Of all the paths the Eightfold Path is the best; of all the truths the Four Noble Truths are the best; of all things passionlessness is the best: of men the Seeing One (the Buddha) is the best.

This is the only path; there is none other for the purification of insight. Tread this path, and you will bewilder Mara.

Walking upon this path you will make an end of suffering. Having discovered how to pull out the thorn of lust, I make known the path.

Dhammapada 273-275

The Buddha’s teachings rest on four universal truths:

  1. Inherent in life, there is dukkha
  2. Craving causes dukkha
  3. The elimintation of craving eliminates dukkha
  4. There is a path to eliminate our craving & dukkha

These are called the Four Noble Truths. Dukkha is a Pali word (an Indian dialect from the Buddha’s time) that doesn’t have an easy English translation. It is most commonly translated as “suffering,” but dukkha encapsulates all of our “bad” feelings – sorrow, pain, anger, hatred, melancholy, depression, anxiety, those days where you just don’t want to get out of bed, etc.
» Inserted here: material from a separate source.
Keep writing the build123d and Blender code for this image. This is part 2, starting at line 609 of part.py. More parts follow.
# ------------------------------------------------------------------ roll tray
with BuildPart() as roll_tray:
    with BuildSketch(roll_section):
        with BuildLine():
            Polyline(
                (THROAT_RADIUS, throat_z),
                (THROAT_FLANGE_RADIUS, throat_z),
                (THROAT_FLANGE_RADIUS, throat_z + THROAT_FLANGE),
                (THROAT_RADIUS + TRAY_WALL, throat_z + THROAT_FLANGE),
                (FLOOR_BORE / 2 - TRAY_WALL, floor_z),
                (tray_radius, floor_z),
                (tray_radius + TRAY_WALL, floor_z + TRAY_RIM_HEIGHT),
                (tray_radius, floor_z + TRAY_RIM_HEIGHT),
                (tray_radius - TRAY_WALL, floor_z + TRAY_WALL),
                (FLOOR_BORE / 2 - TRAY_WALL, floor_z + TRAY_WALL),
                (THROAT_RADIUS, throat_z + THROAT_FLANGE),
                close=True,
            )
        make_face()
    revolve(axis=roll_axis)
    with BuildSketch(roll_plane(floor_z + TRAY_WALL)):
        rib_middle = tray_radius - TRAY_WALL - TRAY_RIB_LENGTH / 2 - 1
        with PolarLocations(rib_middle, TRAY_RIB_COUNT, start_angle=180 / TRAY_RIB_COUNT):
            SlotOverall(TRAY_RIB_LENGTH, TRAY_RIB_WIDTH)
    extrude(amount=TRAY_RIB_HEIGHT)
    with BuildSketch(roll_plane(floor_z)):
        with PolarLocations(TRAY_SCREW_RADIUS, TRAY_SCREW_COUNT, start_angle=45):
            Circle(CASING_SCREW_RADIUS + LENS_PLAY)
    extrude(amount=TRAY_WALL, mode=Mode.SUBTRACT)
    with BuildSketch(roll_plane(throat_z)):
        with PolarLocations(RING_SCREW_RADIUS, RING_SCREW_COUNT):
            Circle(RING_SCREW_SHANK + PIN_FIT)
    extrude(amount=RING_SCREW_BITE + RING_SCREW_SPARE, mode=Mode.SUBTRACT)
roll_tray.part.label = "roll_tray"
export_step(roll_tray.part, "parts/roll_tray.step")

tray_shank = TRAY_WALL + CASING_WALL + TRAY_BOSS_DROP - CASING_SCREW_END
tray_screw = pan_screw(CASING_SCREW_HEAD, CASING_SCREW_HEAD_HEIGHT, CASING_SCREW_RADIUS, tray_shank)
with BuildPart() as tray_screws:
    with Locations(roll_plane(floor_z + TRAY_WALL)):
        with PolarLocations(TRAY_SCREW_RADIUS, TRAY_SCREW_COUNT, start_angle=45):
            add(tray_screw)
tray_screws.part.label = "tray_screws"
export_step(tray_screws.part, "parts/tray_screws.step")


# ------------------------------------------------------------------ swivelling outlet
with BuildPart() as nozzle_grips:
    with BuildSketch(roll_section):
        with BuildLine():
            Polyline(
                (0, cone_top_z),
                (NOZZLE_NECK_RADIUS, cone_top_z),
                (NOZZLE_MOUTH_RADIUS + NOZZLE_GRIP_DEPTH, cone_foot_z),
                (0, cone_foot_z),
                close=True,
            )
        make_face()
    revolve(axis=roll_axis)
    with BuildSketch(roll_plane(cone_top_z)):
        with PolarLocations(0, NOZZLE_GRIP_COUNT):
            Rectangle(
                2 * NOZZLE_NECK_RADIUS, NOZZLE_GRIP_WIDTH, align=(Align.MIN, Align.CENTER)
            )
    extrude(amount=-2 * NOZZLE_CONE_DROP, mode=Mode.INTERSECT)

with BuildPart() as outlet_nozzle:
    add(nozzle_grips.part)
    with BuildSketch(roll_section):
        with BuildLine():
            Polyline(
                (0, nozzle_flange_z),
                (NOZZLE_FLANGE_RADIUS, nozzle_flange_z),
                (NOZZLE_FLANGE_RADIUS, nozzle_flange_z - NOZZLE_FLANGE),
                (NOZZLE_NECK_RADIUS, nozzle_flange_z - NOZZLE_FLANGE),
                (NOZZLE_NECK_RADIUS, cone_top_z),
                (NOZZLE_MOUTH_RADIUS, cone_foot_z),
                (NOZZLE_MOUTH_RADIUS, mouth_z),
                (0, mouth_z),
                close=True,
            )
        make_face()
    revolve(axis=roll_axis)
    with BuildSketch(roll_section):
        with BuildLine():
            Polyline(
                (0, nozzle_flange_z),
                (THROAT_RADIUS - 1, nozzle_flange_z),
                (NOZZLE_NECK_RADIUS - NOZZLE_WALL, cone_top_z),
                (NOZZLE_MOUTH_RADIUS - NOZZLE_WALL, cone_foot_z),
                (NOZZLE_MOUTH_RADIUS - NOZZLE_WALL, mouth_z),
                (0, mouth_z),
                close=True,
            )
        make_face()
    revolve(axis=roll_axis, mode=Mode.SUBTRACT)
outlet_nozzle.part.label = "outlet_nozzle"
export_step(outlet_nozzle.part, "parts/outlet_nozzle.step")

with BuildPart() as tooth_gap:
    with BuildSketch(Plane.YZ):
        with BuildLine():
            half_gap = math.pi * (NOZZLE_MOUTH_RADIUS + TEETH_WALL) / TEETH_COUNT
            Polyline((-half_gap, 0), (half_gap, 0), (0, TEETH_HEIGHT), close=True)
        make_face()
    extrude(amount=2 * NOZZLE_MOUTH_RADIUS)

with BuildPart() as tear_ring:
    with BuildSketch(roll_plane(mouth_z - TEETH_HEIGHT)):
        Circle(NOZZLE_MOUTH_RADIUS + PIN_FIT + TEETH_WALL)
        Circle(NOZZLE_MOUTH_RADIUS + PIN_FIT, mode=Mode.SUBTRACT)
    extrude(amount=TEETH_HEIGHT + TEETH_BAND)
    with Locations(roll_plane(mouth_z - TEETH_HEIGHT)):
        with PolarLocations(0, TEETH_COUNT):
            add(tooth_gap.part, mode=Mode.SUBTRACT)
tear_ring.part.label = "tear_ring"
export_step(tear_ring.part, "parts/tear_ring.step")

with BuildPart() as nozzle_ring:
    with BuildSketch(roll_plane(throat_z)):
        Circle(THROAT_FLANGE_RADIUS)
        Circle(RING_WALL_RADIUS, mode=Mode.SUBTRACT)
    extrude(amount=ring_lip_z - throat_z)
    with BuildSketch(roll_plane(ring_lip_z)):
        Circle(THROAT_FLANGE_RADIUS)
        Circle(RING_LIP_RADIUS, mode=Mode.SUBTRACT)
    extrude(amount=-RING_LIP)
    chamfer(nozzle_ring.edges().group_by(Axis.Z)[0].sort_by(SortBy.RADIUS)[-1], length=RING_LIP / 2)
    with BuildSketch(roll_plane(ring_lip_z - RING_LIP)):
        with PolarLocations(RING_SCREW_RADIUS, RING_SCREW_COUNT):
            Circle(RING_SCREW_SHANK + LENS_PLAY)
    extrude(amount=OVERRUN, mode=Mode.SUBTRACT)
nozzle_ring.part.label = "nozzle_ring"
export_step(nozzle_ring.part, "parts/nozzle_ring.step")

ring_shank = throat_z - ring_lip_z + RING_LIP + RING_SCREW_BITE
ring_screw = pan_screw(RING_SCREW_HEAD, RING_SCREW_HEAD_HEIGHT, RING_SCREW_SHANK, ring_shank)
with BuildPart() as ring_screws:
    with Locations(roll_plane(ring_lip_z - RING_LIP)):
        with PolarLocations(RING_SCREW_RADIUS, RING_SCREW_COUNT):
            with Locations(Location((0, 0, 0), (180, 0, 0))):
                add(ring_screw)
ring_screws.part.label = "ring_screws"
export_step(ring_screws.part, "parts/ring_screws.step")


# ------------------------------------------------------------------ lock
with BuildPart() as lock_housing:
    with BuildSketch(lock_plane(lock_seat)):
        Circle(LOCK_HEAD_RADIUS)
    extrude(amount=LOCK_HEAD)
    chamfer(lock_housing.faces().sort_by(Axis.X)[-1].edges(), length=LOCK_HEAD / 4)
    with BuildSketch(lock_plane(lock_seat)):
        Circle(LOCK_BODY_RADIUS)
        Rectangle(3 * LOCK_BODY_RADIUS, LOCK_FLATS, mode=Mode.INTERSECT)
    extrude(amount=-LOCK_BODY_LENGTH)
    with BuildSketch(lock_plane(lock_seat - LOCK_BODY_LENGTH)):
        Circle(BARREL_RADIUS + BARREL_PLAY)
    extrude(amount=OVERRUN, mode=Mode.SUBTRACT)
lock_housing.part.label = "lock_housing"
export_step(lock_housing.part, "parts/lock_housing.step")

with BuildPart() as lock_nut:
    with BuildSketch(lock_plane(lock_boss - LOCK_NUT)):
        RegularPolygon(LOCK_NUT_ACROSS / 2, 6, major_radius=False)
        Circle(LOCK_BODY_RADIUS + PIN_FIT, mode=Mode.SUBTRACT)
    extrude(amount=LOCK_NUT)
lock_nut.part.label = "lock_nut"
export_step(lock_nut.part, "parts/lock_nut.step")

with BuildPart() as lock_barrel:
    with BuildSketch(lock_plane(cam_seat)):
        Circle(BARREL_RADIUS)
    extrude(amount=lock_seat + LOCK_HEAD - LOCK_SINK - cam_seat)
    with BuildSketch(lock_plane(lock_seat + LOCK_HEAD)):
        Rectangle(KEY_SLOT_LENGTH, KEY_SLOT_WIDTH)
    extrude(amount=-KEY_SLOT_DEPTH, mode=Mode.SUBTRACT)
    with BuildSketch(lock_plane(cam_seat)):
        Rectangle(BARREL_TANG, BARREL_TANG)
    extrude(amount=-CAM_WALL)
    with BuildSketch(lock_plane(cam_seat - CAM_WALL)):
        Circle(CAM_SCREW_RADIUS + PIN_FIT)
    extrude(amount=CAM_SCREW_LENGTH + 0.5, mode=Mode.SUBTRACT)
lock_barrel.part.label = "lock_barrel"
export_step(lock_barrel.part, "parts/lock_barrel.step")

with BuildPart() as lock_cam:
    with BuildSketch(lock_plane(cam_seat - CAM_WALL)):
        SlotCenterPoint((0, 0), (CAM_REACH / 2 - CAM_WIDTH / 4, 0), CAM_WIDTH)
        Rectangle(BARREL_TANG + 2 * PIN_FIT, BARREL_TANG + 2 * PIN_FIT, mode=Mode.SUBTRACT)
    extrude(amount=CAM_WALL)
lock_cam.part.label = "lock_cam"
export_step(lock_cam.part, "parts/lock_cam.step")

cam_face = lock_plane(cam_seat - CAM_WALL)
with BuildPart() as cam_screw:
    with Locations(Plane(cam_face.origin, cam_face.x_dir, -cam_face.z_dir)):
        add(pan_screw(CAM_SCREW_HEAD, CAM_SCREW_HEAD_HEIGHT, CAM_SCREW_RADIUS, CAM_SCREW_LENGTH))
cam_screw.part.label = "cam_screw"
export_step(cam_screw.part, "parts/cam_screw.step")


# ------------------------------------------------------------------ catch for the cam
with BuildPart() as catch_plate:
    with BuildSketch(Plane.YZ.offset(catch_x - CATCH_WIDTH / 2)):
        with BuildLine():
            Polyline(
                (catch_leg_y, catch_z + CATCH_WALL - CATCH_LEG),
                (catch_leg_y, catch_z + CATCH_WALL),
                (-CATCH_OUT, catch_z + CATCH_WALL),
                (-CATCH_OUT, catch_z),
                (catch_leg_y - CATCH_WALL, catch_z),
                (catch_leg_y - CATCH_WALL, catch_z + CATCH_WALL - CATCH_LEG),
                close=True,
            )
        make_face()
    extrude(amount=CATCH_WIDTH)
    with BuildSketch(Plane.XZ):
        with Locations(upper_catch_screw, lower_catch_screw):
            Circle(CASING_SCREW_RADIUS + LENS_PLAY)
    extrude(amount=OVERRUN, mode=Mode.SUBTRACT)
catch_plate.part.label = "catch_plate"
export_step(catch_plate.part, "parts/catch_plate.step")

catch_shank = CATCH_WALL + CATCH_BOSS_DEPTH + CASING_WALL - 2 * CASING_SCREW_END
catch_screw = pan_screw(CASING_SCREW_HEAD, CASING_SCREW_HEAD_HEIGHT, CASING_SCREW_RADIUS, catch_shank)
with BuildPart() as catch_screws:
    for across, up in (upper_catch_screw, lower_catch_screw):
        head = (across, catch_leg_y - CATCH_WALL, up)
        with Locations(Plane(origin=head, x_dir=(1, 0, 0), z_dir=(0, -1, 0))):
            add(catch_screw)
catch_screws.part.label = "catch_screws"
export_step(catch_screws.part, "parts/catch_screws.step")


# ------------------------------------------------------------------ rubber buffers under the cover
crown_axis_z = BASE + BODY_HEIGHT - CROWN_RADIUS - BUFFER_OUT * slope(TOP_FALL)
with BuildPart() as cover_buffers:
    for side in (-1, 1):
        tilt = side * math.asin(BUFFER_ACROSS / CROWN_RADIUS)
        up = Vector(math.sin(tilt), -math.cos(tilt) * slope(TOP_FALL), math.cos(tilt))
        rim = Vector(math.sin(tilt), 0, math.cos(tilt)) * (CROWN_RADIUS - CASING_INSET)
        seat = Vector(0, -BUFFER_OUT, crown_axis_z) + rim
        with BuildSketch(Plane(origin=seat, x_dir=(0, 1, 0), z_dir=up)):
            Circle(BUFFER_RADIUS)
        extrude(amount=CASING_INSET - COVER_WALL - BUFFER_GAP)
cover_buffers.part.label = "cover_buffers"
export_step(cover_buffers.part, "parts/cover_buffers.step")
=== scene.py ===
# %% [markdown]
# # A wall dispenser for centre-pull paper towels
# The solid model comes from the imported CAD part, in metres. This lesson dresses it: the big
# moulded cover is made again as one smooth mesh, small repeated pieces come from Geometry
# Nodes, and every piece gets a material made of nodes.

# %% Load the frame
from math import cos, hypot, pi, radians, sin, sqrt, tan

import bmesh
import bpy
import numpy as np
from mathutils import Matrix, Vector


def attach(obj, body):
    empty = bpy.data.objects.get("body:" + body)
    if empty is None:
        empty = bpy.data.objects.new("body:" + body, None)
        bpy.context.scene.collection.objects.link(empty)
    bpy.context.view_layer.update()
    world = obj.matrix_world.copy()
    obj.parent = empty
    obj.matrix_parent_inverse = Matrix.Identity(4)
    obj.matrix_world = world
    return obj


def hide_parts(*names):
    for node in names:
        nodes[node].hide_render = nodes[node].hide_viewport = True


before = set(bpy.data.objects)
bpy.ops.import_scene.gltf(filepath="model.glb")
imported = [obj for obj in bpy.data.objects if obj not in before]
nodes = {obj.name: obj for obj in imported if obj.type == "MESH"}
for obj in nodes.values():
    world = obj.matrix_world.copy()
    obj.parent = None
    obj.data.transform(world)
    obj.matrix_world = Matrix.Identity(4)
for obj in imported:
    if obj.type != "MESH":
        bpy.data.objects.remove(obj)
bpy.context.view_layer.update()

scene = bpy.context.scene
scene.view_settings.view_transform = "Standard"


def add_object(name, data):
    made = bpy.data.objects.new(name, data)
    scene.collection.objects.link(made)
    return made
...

The Fourth Noble Truth – the path to eliminate dukkha – is called the Noble Eightfold Path. It has eight distinct “folds” or factors that should be developed simultaneously to eliminate our dukkha  and attain enlightenment.
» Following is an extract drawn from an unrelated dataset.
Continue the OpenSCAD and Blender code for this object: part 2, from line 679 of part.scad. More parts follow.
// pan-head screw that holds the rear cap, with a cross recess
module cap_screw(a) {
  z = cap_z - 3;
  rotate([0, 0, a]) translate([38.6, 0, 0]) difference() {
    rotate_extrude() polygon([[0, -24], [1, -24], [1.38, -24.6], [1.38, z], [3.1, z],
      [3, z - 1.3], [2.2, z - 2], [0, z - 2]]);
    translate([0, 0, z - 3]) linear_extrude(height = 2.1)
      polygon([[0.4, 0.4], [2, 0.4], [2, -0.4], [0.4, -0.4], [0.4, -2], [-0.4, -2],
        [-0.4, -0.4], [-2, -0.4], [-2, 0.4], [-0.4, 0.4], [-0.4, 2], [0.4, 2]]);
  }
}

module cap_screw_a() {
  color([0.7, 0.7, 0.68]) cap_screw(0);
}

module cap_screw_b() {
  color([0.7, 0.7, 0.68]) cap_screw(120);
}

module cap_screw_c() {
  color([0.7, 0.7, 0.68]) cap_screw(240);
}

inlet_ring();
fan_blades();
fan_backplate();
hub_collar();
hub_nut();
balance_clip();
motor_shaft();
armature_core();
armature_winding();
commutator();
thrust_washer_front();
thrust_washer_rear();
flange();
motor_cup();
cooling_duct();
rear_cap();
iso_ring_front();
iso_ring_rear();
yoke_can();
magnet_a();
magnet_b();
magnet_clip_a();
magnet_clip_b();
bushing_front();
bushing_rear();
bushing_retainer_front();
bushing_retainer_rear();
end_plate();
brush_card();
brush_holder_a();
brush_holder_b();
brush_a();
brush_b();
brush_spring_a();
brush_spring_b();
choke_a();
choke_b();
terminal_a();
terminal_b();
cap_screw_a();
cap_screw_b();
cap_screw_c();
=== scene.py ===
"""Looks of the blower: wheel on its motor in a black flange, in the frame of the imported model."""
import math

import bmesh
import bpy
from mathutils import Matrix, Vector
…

Each factor develops a certain component of our practice:

  • Wisdom (prajna) – this component is developed through Right View and Right Intention. It is seeing reality as it is and not through the way we typically want to or are conditioned to. It is understanding (not just accepting) the Four Noble Truths and having the intent to cease our dukkha (and others) through this understanding. Our intentions are also an integral part of our practice; having the intent to practice the next “folds” or factors in the Path is just as important as actually practicing them.
  • Ethics (sila) – this component is developed through Right Speech, Right Action, and Right Livelihood. It is based in the ethical practices of the Five Precepts – one should abstain from killing sentient beings, stealing, performing sexual misconduct, slanderous speech, and alcohol or other intoxicants. These aren’t just to help you treat others correctly, but yourself correctly! Being happy with who we are and our treatment of ourselves is just as important as our treatment of others.
  • Training of the mind (samadhi) – this component is developed through Right Effort, Right Mindfulness, and Right Concentration. We put our mind to wholesome ideas and actions (like positive thoughts and actions toward ourselves and others!). We also develop mindfulness through meditation to increase our awareness and understanding of other human beings. Our mind is further trained and eventually released through deep meditative states described by Right Concentration.